鈴木:基本は完全分離型だけど、仮に共有部分をつくるとしたら、いちばんつくりやすいのは玄関、つぎに水廻り、最後にキッチン。でも冷蔵庫だけは共有しない。そんなふうに段階的に共有部分を増やしていくと、各段階でどのような問題が起きてくるかを教えてあげるわけ。するとだんだん、お客さんの顔が険しくなっていくね。旦那の実家に帰省する奥さんのような顔になっていく(笑)。
藤山:二世帯住宅最大のハードル、人間関係が頭をもたげてくる。
鈴木:親と子の関係は、子世帯の奥様が「息子の嫁」だといろいろ難しい。娘夫婦と建てる二世帯住宅だとそうでもない。あと、息子の嫁でも奥様が「天然」で、何も気にしない人なら意外とうまくいく。さらに、姑さんも「天然」だったら言うことなし。何やってもOK!(笑)。
藤山:そんな強力なカード、普通は2枚も揃いません。
鈴木:だから、完全分離型なんだな。玄関くらい共有しても大丈夫と思うかもしれないけど、玄関って意外と格式とか精神論みたいなものに支配されるから、人によって価値観が全然違う。水廻り、とくに浴室を共有すると、どっちが汚したの? どっちが掃除するの? 誰がいつ使うの?……約束事がいくつも出てきて、「やっぱ共有は無理っぽい」となる。 で、完全分離に落ち着く。「だったら、最初から別々に住んでいるのと一緒じゃない?」「二世帯住宅にした意味はどこにあるの?」って、“分かってない建築家”はつい余計なことを考え始めて、間取りに妙な提案を盛り込んだりするの。

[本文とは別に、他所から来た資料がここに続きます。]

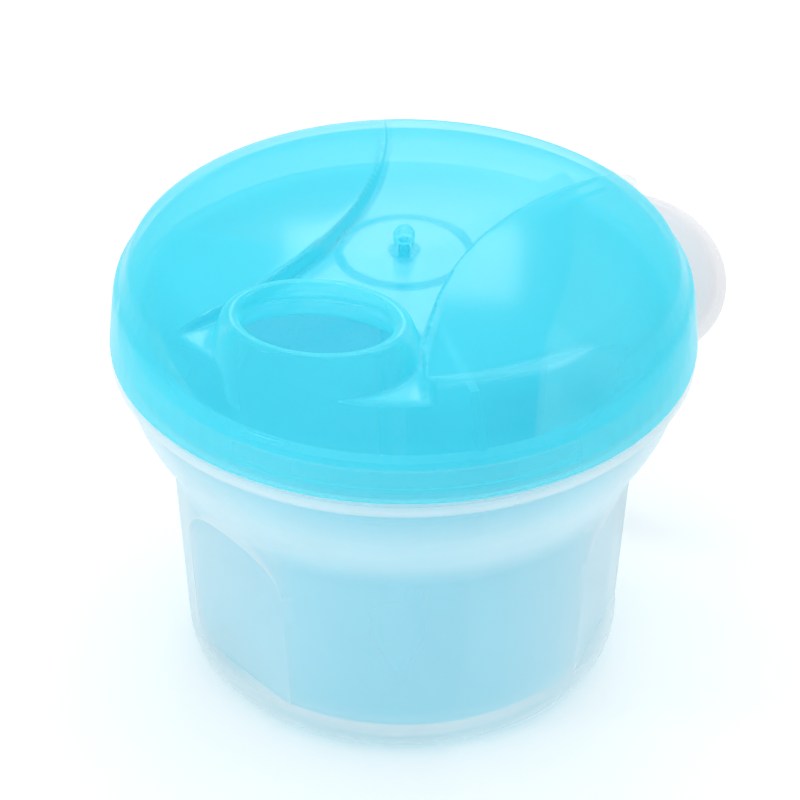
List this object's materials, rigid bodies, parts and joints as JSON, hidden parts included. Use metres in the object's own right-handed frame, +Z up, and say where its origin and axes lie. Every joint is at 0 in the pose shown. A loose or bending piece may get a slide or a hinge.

藤山:これまで、建築家発の二世帯住宅の提案って、どのようなものがありましたっけ?
鈴木:うまくいったものは一つもないよ。たとえば、中庭を介して親世帯と子世帯の部屋が互いに向かい合う間取り。実際には、顔を合わせないようカーテンがずっと閉めっぱなし(笑)。
藤山:逆に、「いやな感じ」を演出してしまった。
鈴木:あるいは、親世帯と子世帯の間に共有スペースを設けて、家族間の交流を促すような間取り。実際には、どちらかの世帯がほぼ占拠して交流の機能を果たしていない。もしくは、両世帯とも気を使って誰もそこを使わない。
藤山:いかにも、建築家の提案っぽいです。
鈴木:要するに、人間関係の観察が楽観的なの。超性善説を前提に設計するから、そういうことになる。どこかのCMに出てくるようなウソくさい家族観をベースに設計しちゃうわけだね。
藤山:「仲良く暮らす」の定義がズレている。
鈴木:そう。たとえば、おじいさんとお父さんの趣味が同じで、休日にはクルマを一緒にいじっている。おばあさんも、奥様も、いい意味で他人に干渉しないで、自分が好きなように暮らしている。家族全員がそういう性格の人たちだとしても、私だったらやはり完全分離型をおすすめする。完全分離にしているからこそ、まだオモテに出ていない火種をずっと眠らせたまま仲良く暮らしていけるのだからね。 関係崩壊のきっかけは、できるだけつくらないに越したことはない。悲しいけれど。